Health officials warn against taking Ivermectin to prevent COVID-19


SANTA ROSA, Calif. (KRON) – Health officials are warning people not to take Ivermectin, a horse dewormer, to cure or prevent COVID-19.

The California Poison Control director says they have seen “some” increase in calls because of Ivermectin use.  

Some animal feed stores in the Bay Area have seen people coming in to buy animal Ivermectin products for human use.

Employees at Western Farm Center in Santa Rosa are used to answering questions about pets and farm animals but in the last month, they’ve seen more people purchasing Ivermectin products for human use.

“The lady who was saying I hope this is what my boss wanted me to buy,” Trevor Frampton said. “We asked what kind of horse does he have, and she said ‘no he doesn’t have a horse, it’s for him.'”

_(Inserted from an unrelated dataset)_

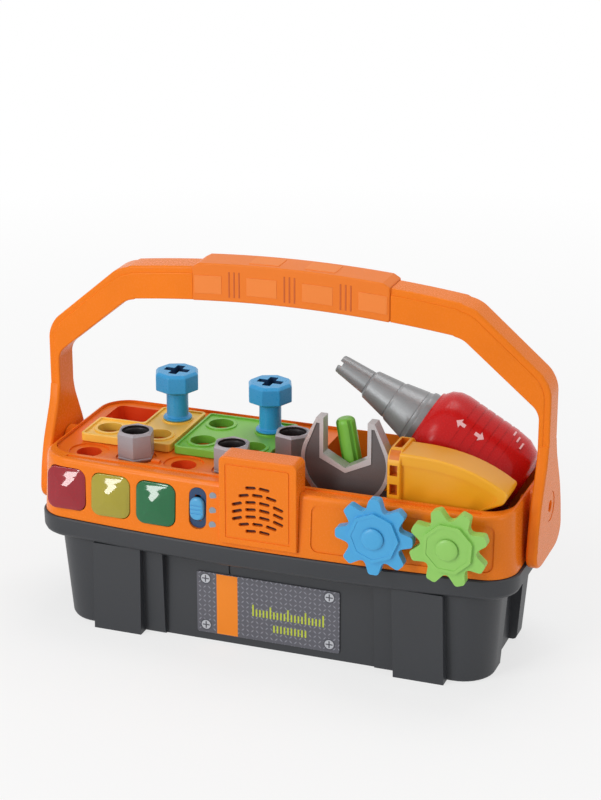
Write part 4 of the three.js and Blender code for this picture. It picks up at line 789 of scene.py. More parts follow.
tub = loft([(0, tub_plan(0, foot_round)), (foot_step, tub_plan(0, foot_step)),
            (foot_round, tub_plan(foot_round)), (tub_top, tub_plan(tub_top))])
sunk = [block((-panel_half, near, -over), (panel_half, far, tub_top))
        for near, far in ((-tub_depth - over, -panel_depth), (panel_depth, tub_depth + over))]
sunk += [block((near, -end_panel_half, -over), (far, end_panel_half, tub_top))
         for near, far in ((-tub_half - over, -end_panel_x), (end_panel_x, tub_half + over))]
tub = join(cut(tub, *sunk), *[pillar(x, y) for x in SIDES for y in SIDES])
flange = loft([(tub_top + rise, flange_plan(inset)) for rise, inset in flange_under]
              + [(flange_top - below, flange_plan(inset)) for below, inset in flange_over])
tub = soften(join(tub, flange), 0.7, 3)

# %% Hollow the tub
cavity_half, cavity_depth, cavity_corner, tub_floor = end_panel_x - 2.6, panel_depth - 2.6, 16.0, 3.0
divider_right = span("project_deck")[1].x
divider_left = divider_right - 2.5
notch_left, notch_wide, notch_tall, notch_deep = -28.0, 1.4, 12.0, 1.0
post_radius, post_inset, post_y = 3, 9, 29
screw_hole, screw_seat, seat_rise, hole_rise, cell_lip = 1.9, 3.2, 2.5, 2, 2
screw_pocket_wide, screw_pocket_deep, screw_pocket_corner = 16.6, 8.6, 2.7
tub = cut(tub, pull(box_plan(cavity_half, cavity_depth, cavity_depth, cavity_corner), tub_floor, tray_top))
board_low, board_high = span("main_board")
posts = [rod(post_radius, tub_floor - gap, board_low.z - gap, "z", (x, y, 0), 20)
         for x in (board_low.x + post_inset, board_high.x - post_inset) for y in (-post_y, post_y)]
tub = join(tub, block((divider_left, -cavity_depth - gap, tub_floor - gap),
                      (divider_right, cavity_depth + gap, flange_top)), *posts)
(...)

The owner of the feed store, Trevor Frampton, says they don’t want to police the product, but sometimes they’re left with no choice.

“Now I know that you’re not buying it for an animal, we’re not going to sell it to you,” Frampton said.

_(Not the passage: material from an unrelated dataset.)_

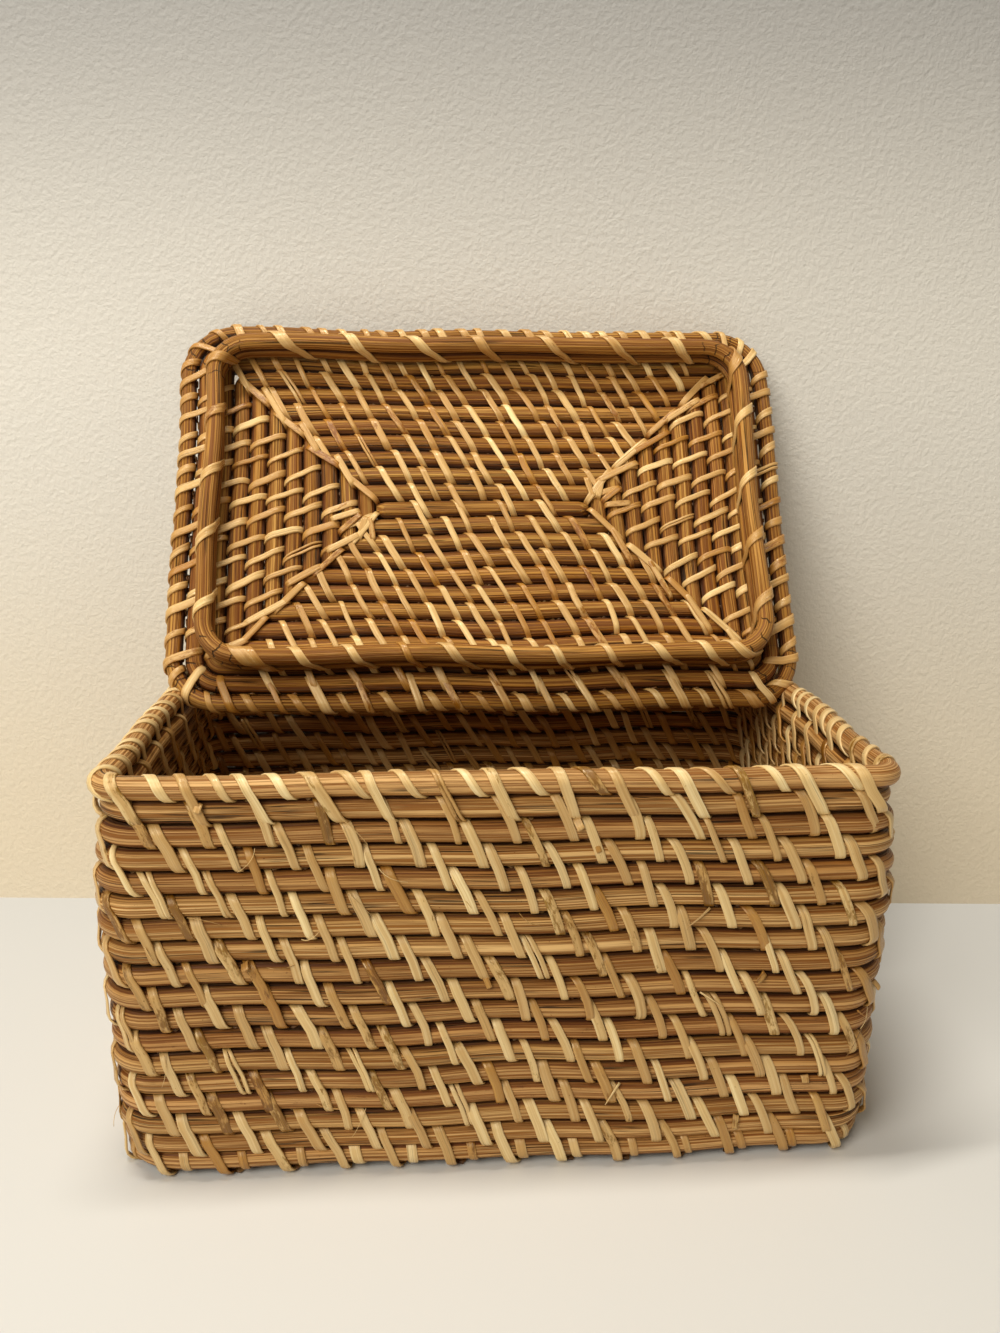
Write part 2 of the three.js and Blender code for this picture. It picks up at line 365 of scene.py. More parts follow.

When taking a look at some of the products they have with Ivermectin in it, every single one says for oral use in horses only and this one specifically says to keep out of the reach of children.

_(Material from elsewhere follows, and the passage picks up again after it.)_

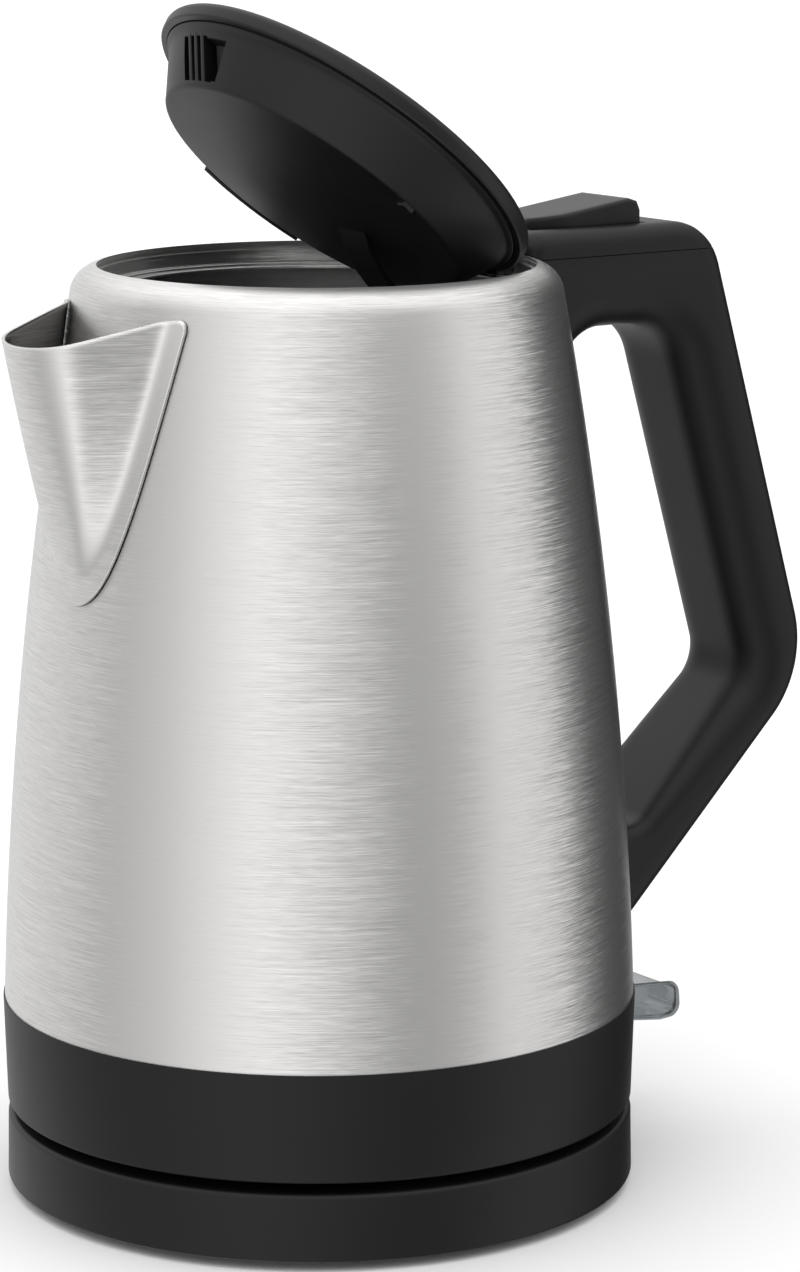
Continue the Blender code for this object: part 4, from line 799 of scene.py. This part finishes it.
def cone_radius(depth):
    """Radius of the plug's flank at a depth below the lid's top."""
    share = (np.asarray(depth) - FLANK_TOP) / (FLANK_FOOT - FLANK_TOP)
    return FLANGE_ROOT + (PLUG_OUT - FLANGE_ROOT) * share


def flank_block(angle, half, depth_low, depth_high, inward, outward, lean=0.0):
    """A block that straddles the flank, for cutting a slot or adding a rib. lean is how far its
    lower end is turned on from its upper end."""
    points, faces = box_points((-1, -half, 0), (1, half, 1))
    depth = np.where(points[:, 2] > 0.5, depth_low, depth_high)
    points[:, 0] = cone_radius(depth) + np.where(points[:, 0] > 0, outward, -inward)
    points[:, 2] = LID_TOP - depth
    turned = angle + lean * (depth == depth_high)
    c, s = np.cos(turned), np.sin(turned)
    return np.stack([points[:, 0] * c - points[:, 1] * s, points[:, 0] * s + points[:, 1] * c,
                     points[:, 2]], -1), faces


# Two pockets in the flank face the spout: a plain one, and the vent with three thin ribs.
POCKET, VENT = math.radians(186), math.radians(174)
POCKET_LEAN, VENT_LEAN = math.radians(-2), math.radians(5)
RIB_PITCH, RIB_HALF = 0.0029, 0.0007
FLANK_MID = 0.044                  # the flank's radius where the ribs are spaced
cut_with(plug, tool(*flank_block(POCKET, 0.0036, 0.0074, 0.0160, 0.0030, 0.004, POCKET_LEAN)))
cut_with(plug, tool(*flank_block(VENT, 0.0058, 0.0070, 0.0163, 0.0062, 0.004, VENT_LEAN)))
for offset in (-RIB_PITCH, 0.0, RIB_PITCH):
    union_with(plug, *flank_block(VENT + offset / FLANK_MID, RIB_HALF, 0.0064, 0.0168, 0.0070,
                                  0.0001, VENT_LEAN), 0.0003)
# A small tab stands out of the plug's underside.
union_with(plug, *box_points((-0.0013, -0.0409, PLUG_LOW - 0.0009),
                             (0.0023, -0.0385, PLUG_LOW + 0.001)), 0.0003)
reopen(plug)

STAY_HALF, STAY_THICK = 0.0055, 0.0006        # half the strap's width and thickness
stay_line = np.array([(0.0150, 0.0008), (0.0200, -0.0022), (0.0260, -0.0043), (0.0310, -0.0052),
                      (0.0350, -0.0054)])
run = np.linspace(0, 1, 24)
stay_x = np.interp(run, np.linspace(0, 1, 5), stay_line[:, 0])
stay_z = PLUG_LOW + np.interp(run, np.linspace(0, 1, 5), stay_line[:, 1])
stay_outline = np.concatenate([np.stack([stay_x, stay_z - STAY_THICK], -1),
                               np.stack([stay_x, stay_z + STAY_THICK], -1)[::-1]])
points, faces = prism_points(stay_outline, -STAY_HALF, STAY_HALF)
stay = make_piece("lid_strap", points, faces, plug_plastic, "lid", ["lid_stay"])
facing_out(stay)
reopen(stay)
dress(rubber, "lid_bumper")

# ---- hinge, button and bolt -----------------------------------------------------------------
# The hinge housing stands in a gap of the rim. The rocker button behind it draws the bolt
# back, and the sprung lid then lifts. Its wedge is a little glossier than the handle.
button_plastic = moulded_plastic("button_polypropylene", "#0b0b0c", 0.40, specular=0.30)
dress(lid_plastic, "hinge_housing")
nose_x, tail_x = button_low.x - AXIS_X, button_high.x - AXIS_X
tail_z, skirt_z = button_high.z, HANDLE_TOP - 0.0030
nose_z = tail_z - 0.0040
NOSE_LENGTH, NOSE_END = 0.0090, 0.42          # the nose's length, and its width at its end
button_side = [(nose_x, skirt_z), (nose_x, nose_z - 0.0016), (nose_x + 0.0020, nose_z),
               (tail_x - 0.0035, tail_z), (tail_x - 0.0010, tail_z - 0.0008),
               (tail_x, tail_z - 0.0030), (tail_x, skirt_z)]
points, faces = rounded_prism(evenly(with_radius(button_side, 0.0011), 0.002), button_high.y,
                              5, 9)
nose_share = np.clip((points[:, 0] - AXIS_X - nose_x) / NOSE_LENGTH, 0, 1)
points[:, 1] *= NOSE_END + (1 - NOSE_END) * nose_share
button = make_piece("button_cap", points, faces, button_plastic, "button",
                    ["lid_button"])
facing_out(button)


def coil_spring(centre, radius, low, high, turns, wire, around=10, per_turn=40):
    """A closed wire spring: a circle of the wire's radius, swept along a helix about an upright
    line. Each circle lies in the plane of the upright and the outward direction."""
    t = np.linspace(0, 1, turns * per_turn)
    angle = math.tau * turns * t
    out = np.stack([np.cos(angle), np.sin(angle), 0 * angle], -1)
    line = np.array(centre) + out * radius
    line[:, 2] = low + wire + (high - low - 2 * wire) * t
    ring = np.linspace(0, math.tau, around, endpoint=False)
    up = np.array([0, 0, 1.0])
    tube = (line[:, None] + wire * (np.cos(ring)[None, :, None] * out[:, None]
                                    + np.sin(ring)[None, :, None] * up))
    points = np.concatenate([tube.reshape(-1, 3), line[:1], line[-1:]])
    faces = grid_faces(len(t), around, False, True).tolist()
    last, i = len(t) * around, np.arange(around)
    j = (i + 1) % around
    faces += np.stack([0 * i + last, j, i], -1).tolist()
    faces += np.stack([0 * i + last + 1, last - around + i, last - around + j], -1).tolist()
    return points, faces


spring_low, spring_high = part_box("button_spring")
middle = (spring_low + spring_high) / 2
points, faces = coil_spring((middle.x, middle.y, 0), 0.0030, spring_low.z, spring_high.z, 4,
                            0.00045)
spring = make_piece("button_spring_coil", points, faces, screw_steel, "jug",
                    ["button_spring"])
facing_out(spring)
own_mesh(spring)
pale_plastic = moulded_plastic("acetal_natural", "#c9c6bd", 0.45)
dress(pale_plastic, "latch_bolt", "trip_arm")

# ---- switch lever and lamp --------------------------------------------------------------------
# The lever is clear polycarbonate, moulded in one, and shows the lamp's light at its end. It
# reads smoky because it is seen against the black collar behind it.
clear, tree, shader, place = start_material("clear_polycarbonate", "#717679", 0.06)
shader.inputs["Transmission Weight"].default_value = 1.0
shader.inputs["IOR"].default_value = 1.58
haze = add(tree, "ShaderNodeTexNoise", [("Vector", place)], Scale=220.0, Detail=3.0)
tree.links.new(mapped(tree, haze.outputs["Fac"], 0.02, 0.10), shader.inputs["Roughness"])
bumped(tree, shader, haze.outputs["Fac"], 0.08, 0.0003)
lever_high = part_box("switch_lever")[1]
PIVOT_OUT, PIVOT_Z = 0.0690, COLLAR_Z + 0.0120
TIP_OUT, TIP_LOW, TIP_THICK = lever_high.x - AXIS_X, PIVOT_Z - 0.0066, 0.0062
lever_outline = [(PIVOT_OUT - 0.003, PIVOT_Z - 0.0026), (PIVOT_OUT + 0.006, PIVOT_Z - 0.0034),
                 (TIP_OUT - 0.0052, TIP_LOW)]
lever_outline += arc((TIP_OUT - 0.0022, TIP_LOW + 0.0024), 0.0022, -80, 0, 8).tolist()
lever_outline += arc((TIP_OUT - 0.0030, TIP_LOW + TIP_THICK - 0.0012), 0.0028, 8, 85,
                     8).tolist()
lever_outline += [(PIVOT_OUT + 0.010, PIVOT_Z + 0.003), (PIVOT_OUT - 0.003, PIVOT_Z + 0.003)]
points, faces = rounded_prism(evenly(with_radius(lever_outline, 0.0011), 0.0015),
                              lever_high.y, 6, 13)
lever = make_piece("lever_moulding", points, faces, clear, "lever",
                   ["switch_lever"])
facing_out(lever)
# The lamp's orange lens lets half the light in, and a fine ripple softens its shine.
lens, tree, shader, place = start_material("lamp_lens_glass", "#d8562e", 0.18)
shader.inputs["Transmission Weight"].default_value = 0.5
ripple = add(tree, "ShaderNodeTexNoise", [("Vector", place)], Scale=900.0, Detail=2.0)
bumped(tree, shader, ripple.outputs["Fac"], 0.1, 0.0001)
dress(lens, "indicator_lamp")

# ---- floor, light and camera ------------------------------------------------------------------
# The kettle stands on a plain white sweep under broad, soft studio light. The sweep is matt
# paint that takes the contact shadow, and it is kept out of the steel's reflections.
floor_mesh = bpy.data.meshes.new("studio_floor")
FLOOR = 14
floor_mesh.from_pydata([(-FLOOR, -FLOOR, 0), (FLOOR, -FLOOR, 0), (FLOOR, FLOOR, 0),
                        (-FLOOR, FLOOR, 0)], [], [(0, 1, 2, 3)])
floor = bpy.data.objects.new("studio_floor", floor_mesh)
bpy.context.scene.collection.objects.link(floor)
floor_mesh.materials.append(start_material("matt_white_sweep", "#f4f4f4", 0.9)[0])
floor.visible_glossy = False

world = bpy.data.worlds.new("studio")
bpy.context.scene.world = world
world.use_nodes = True
tree = world.node_tree
sky = tree.nodes["Background"]
LIGHT_ROUND = [(-180, 0.92), (-128, 0.90), (-101, 0.78), (-84, 0.60), (-62, 0.75), (-45, 1.0),
               (-24, 1.28), (-4, 1.05), (11, 0.76), (33, 0.42), (49, 0.50), (75, 0.98),
               (97, 0.92), (112, 0.28), (124, 0.08), (150, 0.05), (180, 0.05)]   # degrees
CAMERA_AZIMUTH = -123.5


def world_ramp():
    """Grey light that changes round the horizon, as softboxes and black cards make it."""
    place = add(tree, "ShaderNodeTexCoord").outputs["Generated"]
    split = add(tree, "ShaderNodeSeparateXYZ", [("Vector", place)])
    angle = add(tree, "ShaderNodeMath", operation="ARCTAN2")
    tree.links.new(split.outputs["Y"], angle.inputs[0])
    tree.links.new(split.outputs["X"], angle.inputs[1])
    turned = add(tree, "ShaderNodeMath", operation="SUBTRACT")
    tree.links.new(angle.outputs[0], turned.inputs[0])
    turned.inputs[1].default_value = math.radians(CAMERA_AZIMUTH)
    share = add(tree, "ShaderNodeMath", operation="MULTIPLY_ADD")
    tree.links.new(turned.outputs[0], share.inputs[0])
    share.inputs[1].default_value = 1 / math.tau
    share.inputs[2].default_value = 0.5
    wrapped = add(tree, "ShaderNodeMath", operation="FRACT")
    tree.links.new(share.outputs[0], wrapped.inputs[0])
    ramp = add(tree, "ShaderNodeValToRGB", [("Fac", wrapped.outputs[0])])
    stops = ramp.color_ramp.elements
    for degrees, level in LIGHT_ROUND:
        stop = stops.new((degrees + 180) / 360)
        stop.color = (level, level, level, 1)
    stops.remove(stops[0])
    ramp.color_ramp.interpolation = "EASE"
    return ramp.outputs["Color"], split.outputs["Z"]


ramp, height = world_ramp()
ZENITH = 1.7                       # light from overhead, over that from the horizon
up = mapped(tree, height, 0.0, 1.0, 0.25, 0.95)
mix = add(tree, "ShaderNodeMixRGB", [("Fac", up), ("Color1", ramp)])
mix.inputs["Color2"].default_value = (ZENITH, ZENITH, ZENITH, 1)
seen = add(tree, "ShaderNodeMixRGB", [("Fac", add(tree, "ShaderNodeLightPath").outputs[0]),
                                      ("Color1", mix.outputs[0])])
seen.inputs["Color2"].default_value = (1.0, 1.0, 1.0, 1)     # the backdrop itself is white
tree.links.new(seen.outputs[0], sky.inputs["Color"])
sky.inputs["Strength"].default_value = 1.0

# A long lens looks down a little from the front left of the spout.
camera_data = bpy.data.cameras.new("camera")
camera_data.lens, camera_data.sensor_width = 122.9, 36
camera = bpy.data.objects.new("camera", camera_data)
camera.location = (-0.60205, -0.86661, 0.33866)
camera.rotation_euler = Vector((0.5573, 0.8079, -0.1918)).to_track_quat("-Z", "Y").to_euler()
bpy.context.scene.collection.objects.link(camera)
bpy.context.scene.camera = camera

# Standard keeps the blacks deep and the steel's contrast as it is lit.
bpy.context.scene.view_settings.view_transform = "Standard"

“Humans are very different than horses. One major difference being of course the weight and a dose for a horse is definitely not the same as for a human,” Dr. Peter Chin-Hong said.

Some of the product’s smallest dosages are designed for a 250-pound animal.

UCSF infectious disease expert Dr. Peter Chin-Hong also pointed out that Ivermectin is an antiparasitic.

“We’ve never really been successful in treating a virus with something other than an antiviral drug,” Chin-Hong said.

Dr. Chin-Hong says Ivermectin hasn’t been studied extensively to treat COVID-19 and some studies show it can pose a real danger.

“You actually increase deaths and ICU admissions by using Ivermectin. Even in a prescribed way,” Dr. Chin-Hong said. 

Frampton says he’s not forcing his employees to intervene with people’s purchases but some have.

“We’ve had a couple of different people who have stopped the sale because they don’t want to see someone get hurt. None of us want to see that,” Frampton said.

He says in addition to the horse paste, there is an Ivermectin drench for sheep and goats, and an injection for cattle and swine.

He says at this point, he only has one vial of the injectable left, and all the human use has resulted in a shortage for animals that need it.